• Supplied information:
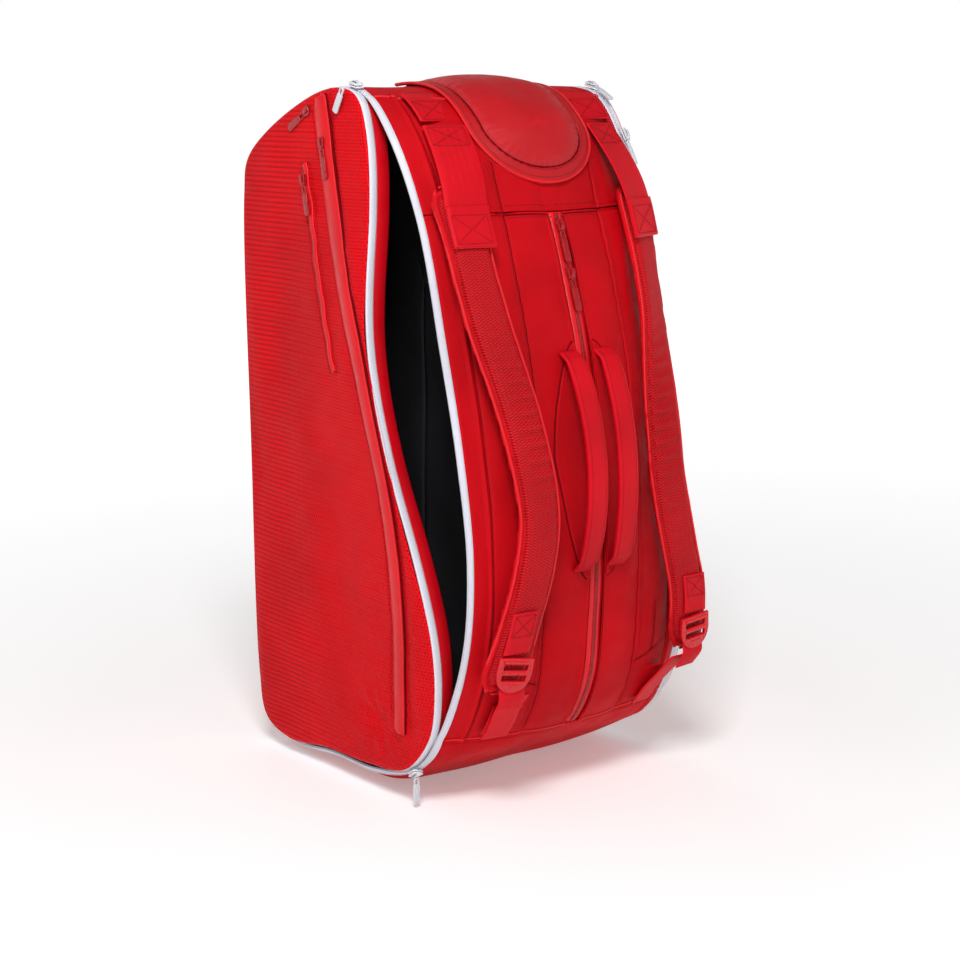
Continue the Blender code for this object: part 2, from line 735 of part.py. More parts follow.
def make_straps():
    for side, s in SIDES:
        top, low = strap_pivot(s)
        pivot = (top + low) / 2.0
        pad = [(over_face(-x, z, h, s), strap_half(-x, z, PAD_HALF, s)) for x, z, h in PAD_LINE]
        band(f"{side}_strap_pad", pad, PAD_THICK, MESH_CLOTH, pivot, columns=4, crown=0.003)
        web = [(over_face(x, z, h, s), strap_half(x, z, WEB_HALF, s)) for x, z, h in WEB_ROUTE]
        band(f"{side}_strap_webbing", web, WEB_THICK, WEBBING, pivot)
        anchor_keys = (key_at(s * ANCHOR_FOOT[0], ANCHOR_FOOT[1]), key("top_back") + 0.12)

        def anchor(u, v):
            return proud(s * between(*ANCHOR_XS, u), between(*anchor_keys, v), 2.0 * GAP)

        sheet(f"{side}_strap_anchor", (2, 4), anchor, WEB_THICK, WEBBING, offset=1.0)
        make_lower_end(side, s, pivot)


def make_lower_end(side, s, pivot):
    """Ladder lock on the pad's end, the webbing through it and the wing it is sewn to."""
    stations = [(over_face(x, z, h, s), strap_half(x, z, LOOP_HALF, s)) for x, z, h in LOOP_ROUTE]
    band(f"{side}_lock_loop", stations, WEB_THICK, WEBBING, pivot)
    centre = over_face(*LOCK_AT, s)
    half = strap_half(LOCK_AT[0], LOCK_AT[1], LOCK_SIZE[0] / 2.0, s)
    matrix = frame_at(centre, over_face(*LOCK_UP, s) - centre, Vector((half.y, -half.x, 0.0)))
    lock = block(f"{side}_ladder_lock", LOCK_SIZE, (0.0, 0.0, 0.0), PLASTIC, matrix, 0.0015, LOCK_TAPER)
    for i, y in enumerate(SLOT_YS):
        cutter = block(f"{side}_slot_{i}", SLOT_SIZE, (0.0, y, 0.0), PLASTIC, matrix, 0.0002)
        BAG.objects.unlink(cutter)
        CUTTERS.objects.link(cutter)
        cutter.hide_render = True
        cutter.display_type = "WIRE"
        cut = lock.modifiers.new("slot", "BOOLEAN")
        cut.operation = "DIFFERENCE"
        cut.solver = "EXACT"
        cut.object = cutter

    def wing(u, v):
        x, z, half = (between(a, b, v) for a, b in zip(WING_FOOT, WING_HEAD))
        return face(s * (x + half * (2.0 * u - 1.0)), z, 0.0010)

    sheet(f"{side}_anchor_wing", (2, 4), wing, 0.0020, CLOTH, offset=1.0)
    stations = [(over_face(x, z, h, s), Vector((TAIL_HALF, 0.0, 0.0))) for x, z, h in TAIL_ROUTE]
    band(f"{side}_adjuster_webbing", stations, WEB_THICK, WEBBING, pivot)


CUTTERS = bpy.data.collections.new("cutters")
bpy.context.scene.collection.children.link(CUTTERS)

make_carcass()
make_centre_zip()
make_dividers()
make_shoe_pocket()
for side_name, sign in SIDES:
    make_cover(side_name, sign)
    make_white_zip(side_name, sign)
    make_side_strip(side_name, sign, f"{side_name}_pocket_strip", STRIP_LINE, STRIP_HALF, (2, 18))
    make_side_strip(side_name, sign, f"{side_name}_small_zip", POCKET_LINE, WELT_HALF, (1, 8))
make_centre_sliders()
make_white_sliders()
make_cover_sliders()
make_handles()
make_straps()
bpy.context.view_layer.update()
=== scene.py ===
"""Looks of the racket tournament bag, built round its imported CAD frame.

Frame: +Z up, the strap face towards -Y, the open compartment on the -X side. Metres throughout.
The sewn skin is one smooth loft, and every panel, strap and zip is laid on it.
"""

import math

import bmesh
import bpy
import numpy as np
from mathutils import Matrix, Vector


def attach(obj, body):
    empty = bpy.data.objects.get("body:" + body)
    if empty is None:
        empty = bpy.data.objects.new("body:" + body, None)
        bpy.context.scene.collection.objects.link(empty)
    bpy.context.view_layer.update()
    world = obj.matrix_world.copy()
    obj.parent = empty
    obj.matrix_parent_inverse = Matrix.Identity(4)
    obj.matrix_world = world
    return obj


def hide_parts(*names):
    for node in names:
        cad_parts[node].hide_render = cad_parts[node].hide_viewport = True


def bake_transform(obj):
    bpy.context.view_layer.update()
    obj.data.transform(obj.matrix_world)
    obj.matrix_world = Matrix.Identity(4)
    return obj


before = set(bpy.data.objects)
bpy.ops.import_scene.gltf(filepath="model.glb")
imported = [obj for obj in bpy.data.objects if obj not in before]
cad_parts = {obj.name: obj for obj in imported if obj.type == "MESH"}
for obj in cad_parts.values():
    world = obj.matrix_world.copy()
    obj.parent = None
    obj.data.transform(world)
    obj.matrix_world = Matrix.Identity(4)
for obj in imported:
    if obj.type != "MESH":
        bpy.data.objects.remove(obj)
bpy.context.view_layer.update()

# Driving dimensions, as in the CAD source
HALF_WIDTH = 0.170
PANEL_EDGE = 0.1565
FRONT_EDGE = 0.1660
BACK_TAPE = (0.1573, 0.1648)
COVER_TAPE = (0.1651, 0.1730)
TAPE_HALF = 0.0095
ZIP_RADIUS = 0.9362
ZIP_CENTRE_Y = 0.7323
ZIP_CENTRE_Z = 0.2772
FLARE = 0.046
COVER_FLOP = 0.030
COVER_PULL = 0.033
OPEN_LOW = 0.085
OPEN_HIGH = 0.765
DIVIDER_X = 0.060
SEAM_Z = 0.638
FLAP_HALF = 0.0815
FLAP_BOTTOM_Z = 0.667
MOUTH_HALF = 0.070
FOLD_Y = 0.206
HINGE_Y = 0.2135
HINGE_X = 0.170
BASE_POWER = 8.0
BASE_FLAT = 0.0003
CENTRE = np.array((0.0, 0.02, 0.38))
BULGE = 1.15                 # how round the opening's ends are
SKEW = 1.5                   # the cover is drawn furthest low down
LIFT_POWER = 1.7             # the cover's cloth lifts most at its lip
SIDES = (("left", -1.0), ("right", 1.0))

# Seams of the strap face, as distances from the middle of the bag
LANE_SEAM = 0.068
LANE_MIDDLE = 0.102
LANE_HALF = 0.030
INNER_MIDDLE = 0.040
INNER_HALF = 0.027
PADDING = 0.0024             # how far the padded lanes swell
LIP_PIPING = 0.1375
DOUBLE_SEAM = 0.0035         # each row of the double seam is this far from its middle
FINE_STEP = 0.001            # spacing of the grid beside a seam


def zip_arc(z):
    """Depth of the centre zip's arc at a height."""
    return ZIP_CENTRE_Y - math.sqrt(ZIP_RADIUS ** 2 - (z - ZIP_CENTRE_Z) ** 2)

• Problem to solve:
Repeat, word for word, only the lines from the line holding "make_shoe_pocket()" through the line holding "cad_parts[node].hide_render = cad_parts[node].hide_viewport", with both of those lines included.

• Correct output:
make_shoe_pocket()
for side_name, sign in SIDES:
    make_cover(side_name, sign)
    make_white_zip(side_name, sign)
    make_side_strip(side_name, sign, f"{side_name}_pocket_strip", STRIP_LINE, STRIP_HALF, (2, 18))
    make_side_strip(side_name, sign, f"{side_name}_small_zip", POCKET_LINE, WELT_HALF, (1, 8))
make_centre_sliders()
make_white_sliders()
make_cover_sliders()
make_handles()
make_straps()
bpy.context.view_layer.update()
=== scene.py ===
"""Looks of the racket tournament bag, built round its imported CAD frame.

Frame: +Z up, the strap face towards -Y, the open compartment on the -X side. Metres throughout.
The sewn skin is one smooth loft, and every panel, strap and zip is laid on it.
"""

import math

import bmesh
import bpy
import numpy as np
from mathutils import Matrix, Vector


def attach(obj, body):
    empty = bpy.data.objects.get("body:" + body)
    if empty is None:
        empty = bpy.data.objects.new("body:" + body, None)
        bpy.context.scene.collection.objects.link(empty)
    bpy.context.view_layer.update()
    world = obj.matrix_world.copy()
    obj.parent = empty
    obj.matrix_parent_inverse = Matrix.Identity(4)
    obj.matrix_world = world
    return obj


def hide_parts(*names):
    for node in names:
        cad_parts[node].hide_render = cad_parts[node].hide_viewport = True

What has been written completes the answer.